The Diamond in the Fish is a studio album by the American eclectic rock band Havalina Rail Co., released 1996.

In his KPSU radio interview with Dave Cusik, Matt Wignall described the album: "We were experimenting with idea of like playing jazz, which incidentally, we kinda sucked at.
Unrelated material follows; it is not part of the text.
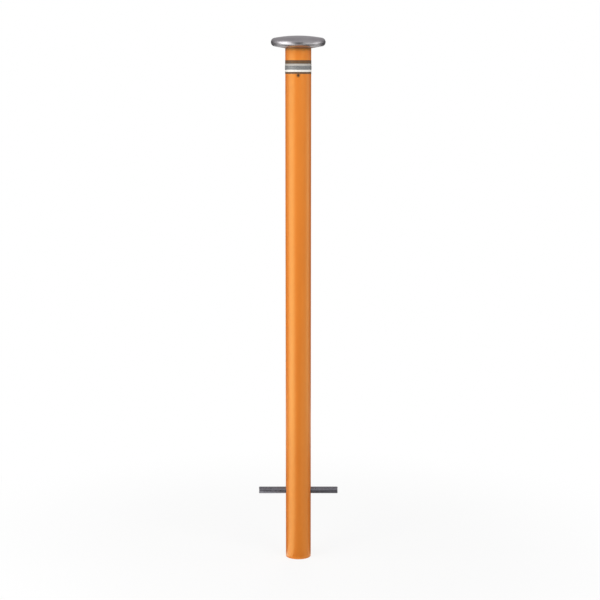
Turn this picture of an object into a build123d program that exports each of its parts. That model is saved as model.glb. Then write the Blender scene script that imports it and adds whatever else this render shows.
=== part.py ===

And found out why most of the time all good jazz players are over fifty, 'cause it takes that long to get good at it."

Track listing
 "The Theme from the Diamond and the Fish" (1:07)
 "If I Did Not Love You" (4:28)
 "Ballad of a Spy" (5:13)
 "Paper Moon" (5:07)
 "Dominiques Library" (4:31)
 "Ron" (7:40)
 "No Brainer" (3:43)
 "Emmanuel" (3:22)
 "Prelude and Blues" (9:16)
 "Hot Pants" (2:29)
 "Banditos" (4:34)
 "The Diamond in the Fish" (3:35)

Personnel

Havalina Rail Co. lineup
Matt Wignall: Guitar, primary vocalist
Nathan Jenson: Saxophone, lead vocals on "Paper Moon" and "Prelude and Blues"
Orlando Greenhill: Double bass, bass guitar
Jeff T. Suri: Drums, vocals
Mark Cole: Percussion
Lori Ann Hoopes: Washboard, vocals

Guest musicians
Sierra Heart: Vocals
Brian Wallace: Saw on "Ron".

Notes
An alternate version of "Dominique's Library" appeared on the Tooth And Nail Records sampler Art Core Vol. 1.

The songs "Banditos" and "The Diamond in the Fish" were later rerecorded for the retrospective We Remember Anarchy.